[START Data shown]
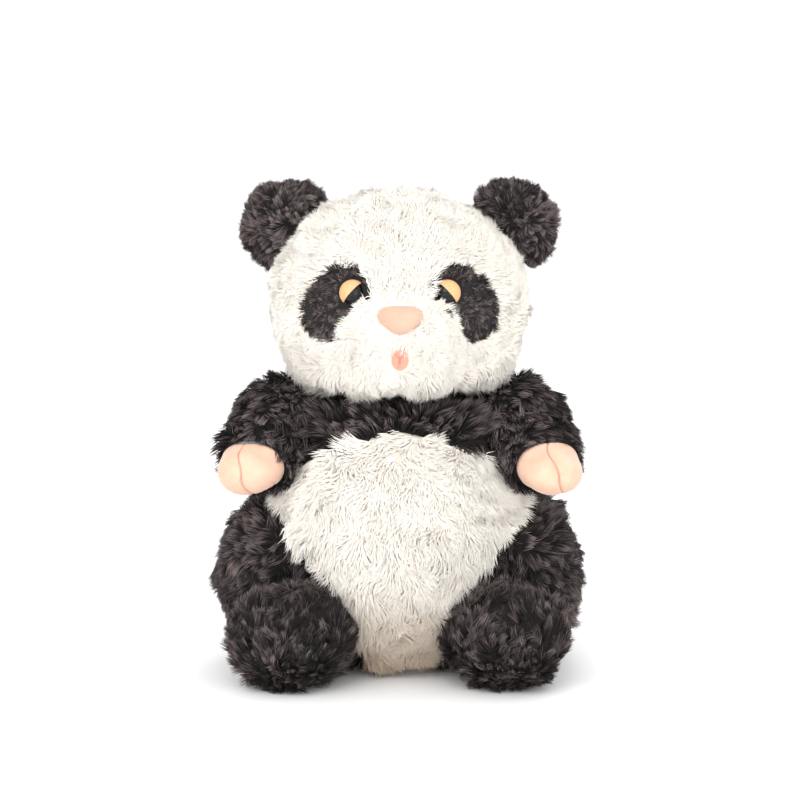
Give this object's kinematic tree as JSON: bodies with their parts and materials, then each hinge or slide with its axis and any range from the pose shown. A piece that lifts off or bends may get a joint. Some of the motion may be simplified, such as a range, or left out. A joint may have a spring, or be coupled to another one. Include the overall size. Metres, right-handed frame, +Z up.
{
  "type": "plush panda",
  "caption": "Seated plush panda with jointed head, ears, arms and legs, long-pile fur panels, suede nose and paws, and domed eyes under eyelids.",
  "frame": {"origin": "on the floor, under the middle of the toy", "axes": "+Z up, the face looks along -Y, +X to the right of somebody who looks at the face"},
  "size_m": [0.204, 0.184, 0.27],
  "materials": {
    "black_plush": "matte",
    "black_short_plush": "matte",
    "white_plush": "matte",
    "white_long_plush": "matte",
    "peach_suede": "matte",
    "tan_plastic": "satin",
    "eye_plastic": "gloss",
    "washer_plastic": "matte",
    "filling_fibre": "matte",
    "filling_pellets": "matte",
    "lining_cloth": "matte",
    "label_satin": "satin"
  },
  "bodies": {
    "torso": {"back_panel_left": "black_plush", "back_panel_right": "black_plush", "belly_panel": "white_long_plush", "pellet_fill": "filling_pellets", "pellet_pouch": "lining_cloth", "seat_panel": "black_plush", "sewn_label": "label_satin", "tail": "white_plush", "torso_stuffing": "filling_fibre"},
    "neck": {"neck_seam_ring": "lining_cloth", "neck_stuffing": "filling_fibre"},
    "head": {"ear_seam_left": "lining_cloth", "ear_seam_right": "lining_cloth", "eye_left": "eye_plastic", "eye_patch_left": "black_short_plush", "eye_patch_right": "black_short_plush", "eye_right": "eye_plastic", "eye_washer_left": "washer_plastic", "eye_washer_right": "washer_plastic", "eyelid_left": "tan_plastic", "eyelid_right": "tan_plastic", "face_panel": "white_plush", "head_back_left": "white_plush", "head_back_right": "white_plush", "head_stuffing": "filling_fibre", "mouth_pocket": "peach_suede", "muzzle_panel": "white_plush", "nose": "peach_suede"},
    "ear_left": {"ear_back_left": "black_plush", "ear_front_left": "black_plush"},
    "ear_right": {"ear_back_right": "black_plush", "ear_front_right": "black_plush"},
    "arm_left": {"arm_sleeve_left": "black_plush", "arm_stuffing_left": "filling_fibre", "paw_inner_left": "peach_suede", "paw_outer_left": "peach_suede"},
    "arm_right": {"arm_sleeve_right": "black_plush", "arm_stuffing_right": "filling_fibre", "paw_inner_right": "peach_suede", "paw_outer_right": "peach_suede"},
    "leg_left": {"foot_back_left": "black_plush", "foot_front_left": "black_plush", "foot_stuffing_left": "filling_fibre", "haunch_inner_left": "black_plush", "haunch_outer_left": "black_plush", "haunch_stuffing_left": "filling_fibre"},
    "leg_right": {"foot_back_right": "black_plush", "foot_front_right": "black_plush", "foot_stuffing_right": "filling_fibre", "haunch_inner_right": "black_plush", "haunch_outer_right": "black_plush", "haunch_stuffing_right": "filling_fibre"}
  },
  "joints": [
    {"name": "head_turn", "type": "hinge", "parent": "torso", "child": "neck", "pos_m": [0, 0.004, 0.1515], "axis": [0, 0, 1], "range_deg": [-25, 25], "stiffness_Nm_per_rad": 0.3},
    {"name": "head_nod", "type": "hinge", "parent": "neck", "child": "head", "pos_m": [0, 0.004, 0.1515], "axis": [1, 0, 0], "range_deg": [-8, 7], "stiffness_Nm_per_rad": 0.8},
    {"name": "ear_fold_left", "type": "hinge", "parent": "head", "child": "ear_left", "pos_m": [-0.0535, 0.006, 0.237], "axis": [0.7071, 0, 0.7071], "range_deg": [-15, 15], "stiffness_Nm_per_rad": 0.02},
    {"name": "arm_lift_left", "type": "hinge", "parent": "torso", "child": "arm_left", "pos_m": [-0.062, -0.002, 0.132], "axis": [-1, 0, 0], "range_deg": [-8, 40], "stiffness_Nm_per_rad": 0.3},
    {"name": "leg_spread_left", "type": "hinge", "parent": "torso", "child": "leg_left", "pos_m": [-0.063, 0.001, 0.049], "axis": [0, 0, -1], "range_deg": [0, 25], "stiffness_Nm_per_rad": 0.3},
    {"name": "ear_fold_right", "type": "hinge", "parent": "head", "child": "ear_right", "pos_m": [0.0535, 0.006, 0.237], "axis": [-0.7071, 0, 0.7071], "range_deg": [-15, 15], "stiffness_Nm_per_rad": 0.02},
    {"name": "arm_lift_right", "type": "hinge", "parent": "torso", "child": "arm_right", "pos_m": [0.062, -0.002, 0.132], "axis": [-1, 0, 0], "range_deg": [-8, 40], "stiffness_Nm_per_rad": 0.3},
    {"name": "leg_spread_right", "type": "hinge", "parent": "torso", "child": "leg_right", "pos_m": [0.063, 0.001, 0.049], "axis": [0, 0, 1], "range_deg": [0, 25], "stiffness_Nm_per_rad": 0.3}
  ]
}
[END Data shown]
_Task:_ Collect from the data above every line that includes "bodies".

_Task result:_
Give this object's kinematic tree as JSON: bodies with their parts and materials, then each hinge or slide with its axis and any range from the pose shown. A piece that lifts off or bends may get a joint. Some of the motion may be simplified, such as a range, or left out. A joint may have a spring, or be coupled to another one. Include the overall size. Metres, right-handed frame, +Z up.
  "bodies": {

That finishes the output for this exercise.